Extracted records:

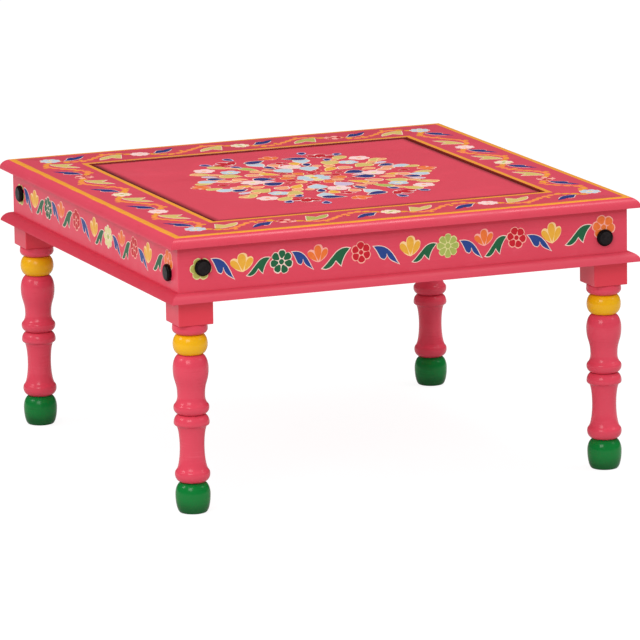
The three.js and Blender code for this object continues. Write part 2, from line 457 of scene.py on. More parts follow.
# Paint laid with a brush: long fine ridges, the grain of the wood faintly through them, and small dips
def make_brushed_coat():
    group, bench, takes, gives = shared_effect(
        "brushed_coat",
        [
            ("Stroke Scale", STRETCH, (10, 500, 500)),
            ("Grain Scale", STRETCH, (14, 160, 160)),
            ("Ridge", NUMBER, 0.5),
            ("Grain", NUMBER, 0.35),
            ("Dips", NUMBER, 0.3),
        ],
        [("Height", NUMBER), ("Streak", NUMBER)],
    )
    strokes = bench.noise(bench.stretched(takes["Stroke Scale"]), 1.0, 2.5, 0.6)
    grain = bench.noise(bench.stretched(takes["Grain Scale"]), 1.0, 4.0, 0.6, 0.6)
    dips = bench.noise(bench.stretched(), 190.0, 2.0, 0.5)
    both = bench.plus(bench.times(strokes, takes["Ridge"]), bench.times(grain, takes["Grain"]))
    bench.fill(gives, Height=bench.plus(both, bench.times(dips, takes["Dips"])), Streak=strokes)
    return group


# Pigment that drifts: broad patches and streaks move the colour between a thin and a thick coat
def make_drifting_pigment():
    group, bench, takes, gives = shared_effect(
        "drifting_pigment",
        [
            ("Colour", COLOUR, (0.8, 0.8, 0.8, 1)),
            ("Thick Coat", COLOUR, (0.6, 0.6, 0.6, 1)),
            ("Thin Coat", COLOUR, (0.9, 0.9, 0.9, 1)),
            ("Patch Scale", NUMBER, 22.0),
            ("Streak", NUMBER, 0.5),
            ("Amount", NUMBER, 0.5),
        ],
        [("Colour", COLOUR)],
    )
    patch = bench.noise(bench.stretched(), takes["Patch Scale"], 4.0, 0.6, 0.4)
    mixed = bench.plus(bench.times(patch, 0.6), bench.times(takes["Streak"], 0.4))
    colour = takes["Colour"]
    for low, high, coat in ((0.44, 0.3, "Thick Coat"), (0.53, 0.7, "Thin Coat")):
        share = bench.times(bench.between(mixed, low, high), takes["Amount"])
        colour = bench.blend(share, colour, takes[coat])
    bench.fill(gives, Colour=colour)
    return group


# Handling marks: sparse dull smears and fine pits that change the gloss
def make_handled_gloss():
    group, bench, takes, gives = shared_effect(
        "handled_gloss",
        [
            ("Gloss Roughness", NUMBER, 0.3),
            ("Dull Roughness", NUMBER, 0.5),
            ("Smear Scale", NUMBER, 14.0),
        ],
        [("Roughness", NUMBER)],
    )
    smear = bench.noise(bench.stretched(), takes["Smear Scale"], 5.0, 0.65, 1.2)
    fleck = bench.noise(bench.stretched(), 900.0, 1.0, 0.5)
    speck = bench.between(fleck, 0.7, 0.8, 0.0, 0.35)
    share = bench.maths("MAXIMUM", bench.between(smear, 0.42, 0.72), speck)
    gap = bench.maths("SUBTRACT", takes["Dull Roughness"], takes["Gloss Roughness"])
    bench.fill(gives, Roughness=bench.maths("MULTIPLY_ADD", gap, share, takes["Gloss Roughness"]))
    return group


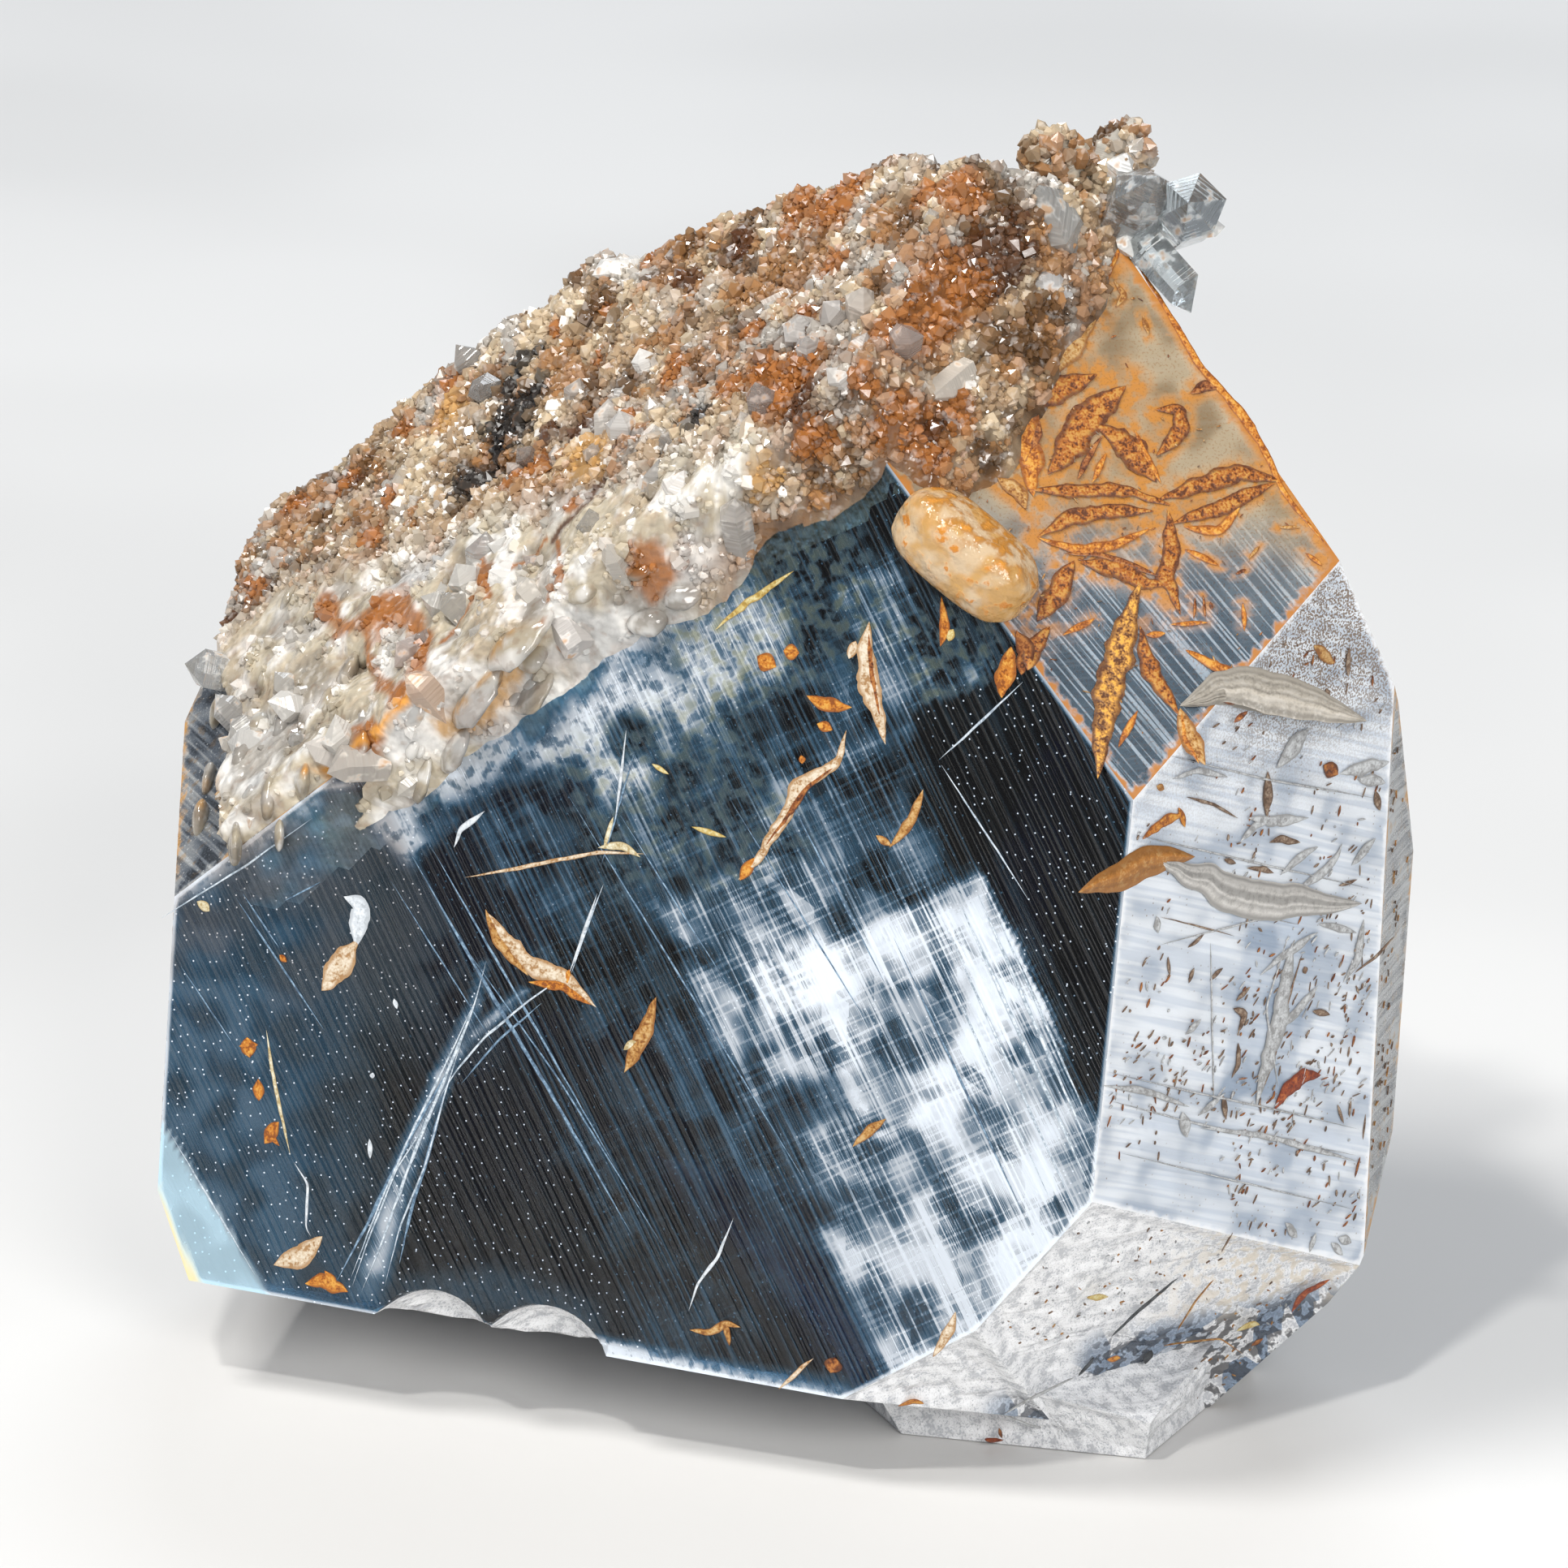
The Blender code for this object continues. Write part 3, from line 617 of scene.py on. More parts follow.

[Exercise goal]:
Wherever a line in the data above holds "scene", copy that line.

[Exercise result]:
The three.js and Blender code for this object continues. Write part 2, from line 457 of scene.py on. More parts follow.
The Blender code for this object continues. Write part 3, from line 617 of scene.py on. More parts follow.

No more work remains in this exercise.